東京都議会は圧倒的大差で都市博開催を決議したのだが、青島都知事一人でひっくり返したのだ。なお、現在の東京都議会は最大会派が「都民ファーストの会」、都知事はかつて同会代表だった小池百合子氏である。園田と未亜の言葉を借りれば、両者が結託することで「独裁政治」が始まるということになる。

古田新太がだんだん小沢一郎に見えてきた


ニューポート計画には、建設を反対する住民たちがおり、反対派は工事現場の前に座り込んで工事を妨害していた。ニューポートは具体的な利用計画がない上、指定された臨港地区は非常に広範であり、その地域の住民は立ち退きを要求されていたのだ。反対派のプラカードには「自然を守れ!」のほかに「住環境をこわすな」という文字もあった。彼らにとっては死活問題なのだ。


さらにニューポート開発委員会の議事録は黒塗りだらけだった。和美は黒塗り資料を手にして果敢に犬崎に切り込むが、何も答えてもらえず、逆に犬崎は和美の身辺を調べるよう命令する。現実にも権力者にしつこく質問する新聞記者は、身辺を調査されることがあると聞く。

そしてついに反対派の強制排除が行われる。「代執行令書」には市長である智子の捺印があった。抵抗すれば公務執行妨害で即逮捕である。
報道を見て憤る智子だが、犬崎に「あんたは口を出すな」と凄まれると何も言い返せない。だんだん古田新太が小沢一郎に見えてきたぞ。横顔なんかそっくり。

それでも藤堂(高橋一生)は智子の味方だ。藤堂は「犬崎が勝手にやったこと」と弁明する智子を「それじゃ通らない」と諭す。
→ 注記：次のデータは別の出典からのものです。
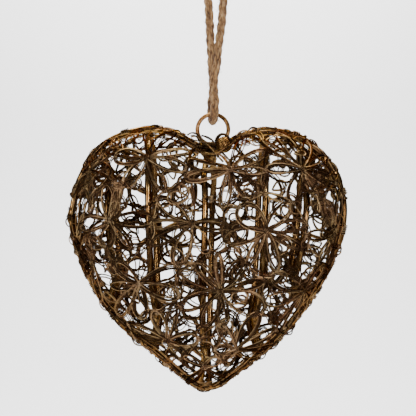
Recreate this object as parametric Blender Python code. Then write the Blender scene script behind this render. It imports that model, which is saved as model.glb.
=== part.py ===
"""A puffed heart of bronzed rod and wire, with a ring at its notch and a loop of jute rope to hang it by.

Metres, +Z up. The heart faces -Y. The origin is the top of the rope loop, where the hook goes.
The heart is laid out in its own plan, with x across from its middle and z up from its lowest point.
"""

import math

import bmesh
import bpy
import numpy as np
from mathutils import Euler, Vector

# Space left between pieces that touch
GAP = 0.0003

# The heart over its rods
HEART_WIDTH = 0.199
HEART_HEIGHT = 0.188
HEART_DEPTH = 0.070

# The form of the puffed sides: the plan's middle, and how late the side turns down to the hoop
PUFF_MIDDLE = (0.0, 0.57)
PUFF_POWER = 6.0

# The hoop's line, as shares of its own width and height, from the tip up the right side
HOOP_DIAMETER = 0.0044
HOOP_POINTS = 48
HOOP_SHAPE = (
    (-0.011, 0.000),
    (0.045, 0.018),
    (0.110, 0.068),
    (0.205, 0.146),
    (0.290, 0.232),
    (0.360, 0.325),
    (0.420, 0.425),
    (0.465, 0.530),
    (0.494, 0.640),
    (0.490, 0.750),
    (0.445, 0.862),
    (0.360, 0.953),
    (0.280, 0.986),
    (0.200, 0.994),
    (0.125, 0.973),
    (0.065, 0.940),
    (0.018, 0.919),
    (-0.040, 0.938),
    (-0.125, 0.985),
    (-0.213, 1.000),
    (-0.310, 0.978),
    (-0.400, 0.922),
    (-0.462, 0.815),
    (-0.496, 0.670),
    (-0.480, 0.560),
    (-0.435, 0.435),
    (-0.375, 0.325),
    (-0.300, 0.235),
    (-0.215, 0.158),
    (-0.125, 0.077),
    (-0.055, 0.019),
)
NOTCH = 16

# The bowed rods: where each meets the hoop at its top and its bottom, as shares of the heart's width
RIB_DIAMETER = 0.0046
RIB_POINTS = 9
RIB_END_SLOPE = math.radians(29)
FRONT_RIBS = ((-0.386, -0.350), (-0.217, -0.192), (-0.004, -0.026), (0.212, 0.178), (0.384, 0.326))
BACK_RIBS = ((-0.382, -0.344), (-0.211, -0.188), (0.020, 0.004), (0.204, 0.172), (0.378, 0.330))

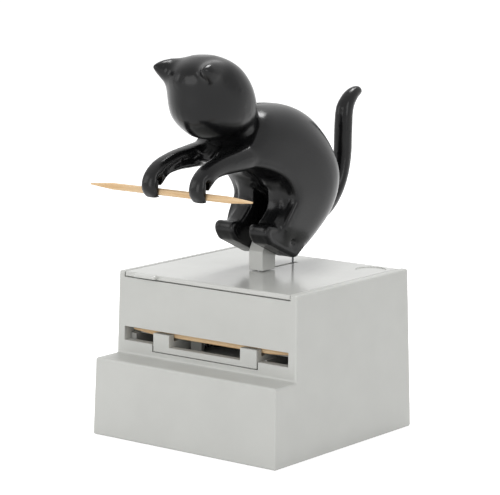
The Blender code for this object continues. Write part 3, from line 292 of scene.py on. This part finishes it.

相手の話を聞きながら、的確なアドバイスを与え、自分に考えさせる。
うーん、理想的な高橋一生だ。もうちょっと活躍が見たい。

秘書も副市長も全員解任! 智子市長のクーデター


和美と話をして、ニューポート計画そのものに疑問を持ちはじめた智子は、犬崎らへの反抗を決意する。ママたちの力を借りて、独断でニューポート計画に関する緊急記者会見を開いたのだ。

率直に謝罪する智子に対して、記者たちからは「犬崎議員の傀儡政権では?」と質問が飛ぶが、「政治に裏なんかあっちゃいけないんです!」と熱弁。副市長の前田(大澄賢也)、秘書の富田(渡辺いっけい)らスタッフを全員解任すると発表する。
市長自らが起こしたクーデターだ。

犬崎らは「市長はストレスで正常な判断ができなかった」ということで智子を休養させる方向で動き出す。さらに和美のプライベートを暴き、社会的に抹殺しようとする。一方、智子は藤堂に副市長になるよう頭を下げるが……。

前回のレビューで予想したとおり、傀儡として抜擢された政治家のスミスが不正を行う一味に反乱を起こすと映画『スミス都へ行く』(39年)と同じようなストーリー展開となった。このまま残り話数で、智子と犬崎一派の“政争”が繰り広げられるのだろう。

だけど、率直なところ、視聴者は“政争”が観たいのだろうか? 裏で蠢いて利権をむさぼる権力者にカウンターパンチを浴びせるなら、徹底的にやらなきゃダメだ。昨今、政治を動かす人、自分と思想が近い人なら、多少の嘘やダーティなことは認めるという考え方は、政治家だけでなく民衆にまで広がりつつある。“リアリズム”を標榜する彼らは、理想を語る人たちを“お花畑”と切って捨てる。犬崎一派を倒すなら、そこまで撃たないと意味がない。

もう一つ、智子の福祉政策がドラマの序盤で触れられていた貧困層のシングルマザー親子(安藤玉恵)や介護離職によって孤独を抱えるようになった若者(渋谷謙人)らの助けになっていないことも気になる。ドラマの中で智子を支持しているのは、一般家庭のママさんたちだ。彼女らも弱者のうちに入るのだろうが、さらに深刻な弱者たちのことを(触れ合っていたはずなのに)忘れているように見えてしまう。

千葉雄大、前田敦子、斎藤司ら人気者たちがまったく筋に絡んでこないのも不思議。副音声やスピンオフドラマのために集めたわけでもあるまいに。余貴美子の前市長、自殺した秘書の細田善彦の扱いの軽さも不可解だ。残り話数は、篠原涼子、高橋一生、石田ゆり子の3人で戦うのだろう。

犬崎たちはダーティな手を使って智子たちを追い詰めるけど、智子たちは市民の支持を得て勝ちました……では、現代の政治的な話題を取り扱ってはいるけれど、現代的な政治の話になっていない。約80年前の映画と同じことをやっていてはいけないと思うんだけど……。第8話は今夜9時から。